To oppose rockism does not, in any sense, equate with "disliking rock music." One could listen to nothing but Eurotrance and still be a rockist, if one had a list of The Ten Eurotrance Albums Everyone Should Hear Before Stating Any Opinions About Music. And yes by the way this theoretical example is an invitation.

Thomas Tallis (Tommy), Tuesday, 14 February 2006 23:19 (nineteen years ago)

(there are huge problems with the Dionysus vs. Apollo model of course since rock music at its best reaches for a Dionysiac ideal, and good pop music often has a frigid Apollonian efficiency to it which is part of its charm

I await pictures of the Apollonia 6)

Thomas Tallis (Tommy), Tuesday, 14 February 2006 23:21 (nineteen years ago)

xpost

Wait, occasionally you could find guitars that were unplayable orders of cheap. My friend Al had something in the early-70's I can't even remember the name of. If you tried to play it, it hurt your hands and squealed without mercy. So he never played it. It sat in its case and fulfilled the basic truth of the statement, "I have an electric guitar."

George the Animal Steele, Tuesday, 14 February 2006 23:23 (nineteen years ago)

I think we all decided to stop talking about the r-word.

Anyway, as for Jenny Lewis, dude:

a) She's quoted in the article.
b) She just made a trad-country album.
c) She is saying that she likes the old stuff, not this mass-produced, slick, modern stuff.

I don't think our strawman rockist is exactly listening to a lot of Toby Keith.

Eppy (Eppy), Tuesday, 14 February 2006 23:24 (nineteen years ago)

And another aquaintance in high school, around '74, had a homemade guitar that also hurt your hands to play. Parts were on crooked, it was unfinished, seemed impossible to tune accurately and squealed horribly.
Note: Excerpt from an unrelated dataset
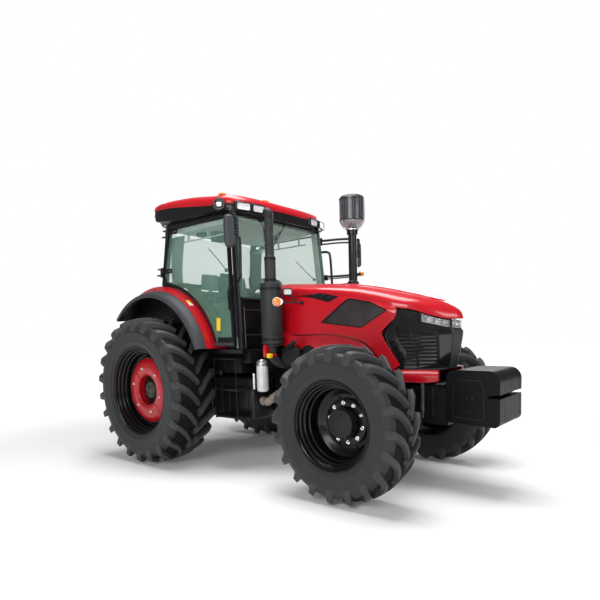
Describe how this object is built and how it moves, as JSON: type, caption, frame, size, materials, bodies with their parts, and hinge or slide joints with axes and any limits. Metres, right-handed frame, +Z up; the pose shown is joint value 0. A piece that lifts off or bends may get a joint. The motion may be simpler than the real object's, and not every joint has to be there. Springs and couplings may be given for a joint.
{
  "type": "farm tractor",
  "caption": "Four-wheel-drive farm tractor with enclosed cab, sloping hood, front weights, upright exhaust and intake, and rear three-point lift",
  "frame": {"origin": "on the ground under the middle of the bounding box", "axes": "+X forward, +Y to the driver's left, +Z up"},
  "size_m": [5.034, 2.487, 3.105],
  "materials": {
    "red_paint": "gloss red paint",
    "tyre": "dark grey rubber, matt",
    "rim_paint": "gloss black paint",
    "cast_iron": "black painted casting, satin",
    "black_steel": "satin black paint on sheet and bar",
    "dark_plastic": "dark grey moulded plastic, matt",
    "gloss_black": "gloss black moulded plastic",
    "glass": "green tinted safety glass",
    "lamp": "clear lamp lens over bright reflectors",
    "seat_cloth": "dark grey woven cloth",
    "filter": "silver grey paint"
  },
  "bodies": {
    "chassis": {"rear_axle_housing": "cast_iron", "transmission_case": "cast_iron", "engine_block": "cast_iron", "front_frame": "cast_iron", "front_axle": "cast_iron", "front_weights": "cast_iron", "cab_floor": "dark_plastic", "cab_frame": "black_steel", "firewall": "black_steel", "windshield": "glass", "roof_shell": "red_paint", "roof_skirt": "black_steel", "fender_left": "red_paint", "fender_right": "red_paint", "tank_left": "black_steel", "tank_right": "black_steel", "filter_canister": "filter", "muffler": "dark_plastic", "air_intake": "dark_plastic", "mirror_left": "dark_plastic", "mirror_right": "dark_plastic", "seat": "seat_cloth", "dashboard": "dark_plastic", "side_panel_left": "red_paint", "side_panel_right": "red_paint"},
    "hood": {"hood": "red_paint", "hood_grille_left": "dark_plastic", "hood_grille_right": "dark_plastic", "nose_mask": "gloss_black", "headlight_band": "lamp"},
    "rear_window": {"rear_window": "glass"},
    "door_left": {"door_left": "glass"},
    "door_right": {"door_right": "glass"},
    "steering_wheel": {"steering_wheel": "dark_plastic"},
    "knuckle_left": {"knuckle_left": "cast_iron"},
    "knuckle_right": {"knuckle_right": "cast_iron"},
    "tie_rod": {"tie_rod": "black_steel"},
    "wheel_front_left": {"rim_front_left": "rim_paint", "tyre_front_left": "tyre"},
    "wheel_front_right": {"rim_front_right": "rim_paint", "tyre_front_right": "tyre"},
    "wheel_rear_left": {"rim_rear_left": "rim_paint", "tyre_rear_left": "tyre", "wheel_centre_rear_left": "red_paint"},
    "wheel_rear_right": {"rim_rear_right": "rim_paint", "tyre_rear_right": "tyre", "wheel_centre_rear_right": "red_paint"},
    "lift_arms": {"lift_arm_left": "black_steel", "lift_arm_right": "black_steel"},
    "lower_link_left": {"lower_link_left": "black_steel"},
    "lower_link_right": {"lower_link_right": "black_steel"},
    "lift_rod_left": {"lift_rod_left": "black_steel"},
    "lift_rod_right": {"lift_rod_right": "black_steel"},
    "top_link": {"top_link": "black_steel"}
  },
  "joints": [
    {"name": "rear_wheel_left", "type": "hinge", "parent": "chassis", "child": "wheel_rear_left", "pos_m": [-1.417, 0.972, 0.8694], "axis": [0, 1, 0], "continuous": true},
    {"name": "rear_wheel_right", "type": "hinge", "parent": "chassis", "child": "wheel_rear_right", "pos_m": [-1.417, -0.972, 0.8694], "axis": [0, 1, 0], "continuous": true},
    {"name": "steer_left", "type": "hinge", "parent": "chassis", "child": "knuckle_left", "pos_m": [1.344, 0.64, 0.70141], "axis": [0, 0, 1], "range_deg": [-35, 35]},
    {"name": "front_wheel_left", "type": "hinge", "parent": "knuckle_left", "child": "wheel_front_left", "pos_m": [1.344, 0.931, 0.70141], "axis": [0, 1, 0], "continuous": true},
    {"name": "steer_right", "type": "hinge", "parent": "chassis", "child": "knuckle_right", "pos_m": [1.344, -0.64, 0.70141], "axis": [0, 0, 1], "range_deg": [-35, 35]},
    {"name": "front_wheel_right", "type": "hinge", "parent": "knuckle_right", "child": "wheel_front_right", "pos_m": [1.344, -0.931, 0.70141], "axis": [0, 1, 0], "continuous": true},
    {"name": "tie_rod_swing", "type": "hinge", "parent": "knuckle_left", "child": "tie_rod", "pos_m": [1.154, 0.64, 0.64], "axis": [0, 0, 1], "range_deg": [-35, 35]},
    {"name": "steering_wheel_turn", "type": "hinge", "parent": "chassis", "child": "steering_wheel", "pos_m": [-0.432, 0, 2.03], "axis": [-0.5736, 0, 0.8192], "range_deg": [-560, 560]},
    {"name": "door_left_swing", "type": "hinge", "parent": "chassis", "child": "door_left", "pos_m": [-1.386, 0.81161, 2.283], "axis": [0.2403, -0.0436, 0.9697], "range_deg": [0, 65]},
    {"name": "door_right_swing", "type": "hinge", "parent": "chassis", "child": "door_right", "pos_m": [-1.386, -0.81161, 2.283], "axis": [-0.2403, -0.0436, -0.9697], "range_deg": [0, 65]},
    {"name": "hood_lift", "type": "hinge", "parent": "chassis", "child": "hood", "pos_m": [0.103, 0, 1.96], "axis": [0, -1, 0], "range_deg": [0, 45]},
    {"name": "rear_window_lift", "type": "hinge", "parent": "chassis", "child": "rear_window", "pos_m": [-1.357, 0, 2.7724], "axis": [0, 1, 0], "range_deg": [0, 60]},
    {"name": "lift_arms_turn", "type": "hinge", "parent": "chassis", "child": "lift_arms", "pos_m": [-1.577, 0, 1.13], "axis": [0, 1, 0], "range_deg": [-20, 28]},
    {"name": "lower_link_left_turn", "type": "hinge", "parent": "chassis", "child": "lower_link_left", "pos_m": [-1.577, 0.3946, 0.56], "axis": [0, 1, 0], "range_deg": [-20, 28]},
    {"name": "lower_link_right_turn", "type": "hinge", "parent": "chassis", "child": "lower_link_right", "pos_m": [-1.577, -0.3946, 0.56], "axis": [0, 1, 0], "range_deg": [-20, 28]},
    {"name": "lift_rod_left_turn", "type": "hinge", "parent": "lift_arms", "child": "lift_rod_left", "pos_m": [-1.977, 0.3683, 1.13], "axis": [0, 1, 0], "range_deg": [-28, 20]},
    {"name": "lift_rod_right_turn", "type": "hinge", "parent": "lift_arms", "child": "lift_rod_right", "pos_m": [-1.977, -0.3683, 1.13], "axis": [0, 1, 0], "range_deg": [-28, 20]},
    {"name": "top_link_turn", "type": "hinge", "parent": "chassis", "child": "top_link", "pos_m": [-1.797, 0, 1.02], "axis": [0, -1, 0], "range_deg": [0, 80]}
  ],
  "couplings": [
    {"joint": "steer_right", "follows": "steer_left", "ratio": 1},
    {"joint": "tie_rod_swing", "follows": "steer_left", "ratio": -1},
    {"joint": "steering_wheel_turn", "follows": "steer_left", "ratio": 16},
    {"joint": "lower_link_left_turn", "follows": "lift_arms_turn", "ratio": 1},
    {"joint": "lower_link_right_turn", "follows": "lift_arms_turn", "ratio": 1},
    {"joint": "lift_rod_left_turn", "follows": "lift_arms_turn", "ratio": -1},
    {"joint": "lift_rod_right_turn", "follows": "lift_arms_turn", "ratio": -1}
  ]
}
George the Animal Steele, Tuesday, 14 February 2006 23:26 (nineteen years ago)

My friend the metalhead made a guitar in shop class in the early 90s. I don't remember how it played.

Eppy (Eppy), Tuesday, 14 February 2006 23:29 (nineteen years ago)

He was kind of the reason I was so suspicious of gearheads for so long, by the way. That and I had no money.

Eppy (Eppy), Tuesday, 14 February 2006 23:29 (nineteen years ago)

Led Zeppelin is the gateway classic rock drug to Iggy and the MC5.

I've seen it happen, man.

What I find more interesting is where Sabbath is percieve in all of this. When I was young, the rock station would play "Paranoid" at like 3AM. And that was it. I remember Zeppelin (amongst others) being the gateway to Sabbath for me whereas for kids today, Sabbath is the gateway.

Even if this is all because of obnoxious Sharron and Ozzy's goofball extracurricular activities, I still can't help but feel it's a good thing.

Brian O'Neill (NYCNative), Tuesday, 14 February 2006 23:33 (nineteen years ago)

Geir, liking something more than something else because it rocks more (for example: I like the Rolling Stones more than Gerry and the Pacemakers, in part, because they rock more) or because it was more inventive (for example: I like Captain Beefheart and the Magic Band more than Lothar and the Hand People, in part, because they were more inventive) is not necessarily ROCKIST.

Tim Ellison (Tim Ellison), Tuesday, 14 February 2006 23:39 (nineteen years ago)

The rockist objection to modern-day country would be that it's NOT REAL.

Mike Dixn (Mike Dixon), Tuesday, 14 February 2006 23:53 (nineteen years ago)

there is nothing "trad-country" about the Jenny Lewis solo album

Matos-Webster Dictionary (M Matos), Tuesday, 14 February 2006 23:56 (nineteen years ago)

inventive arguably is since it's a judgment based on nonsonic, 'historical' (usually an auteurist history) qualities ('rocks more' generally = louder, faster, simpler, harder ie stuff you can hear). in any case rockism's hardly part of this debate (at least i've seen no compelling argument on this thread to suggest as much) or even the why of classic rock's or any rock's rebound in popularity (were people attracted to rock in the first place cuz of rockism? i'm trying to think of a time where rock or the marketing of it did seem particularly connected to rockism and was on an upswing in popularity or 'relevance' - anyone?)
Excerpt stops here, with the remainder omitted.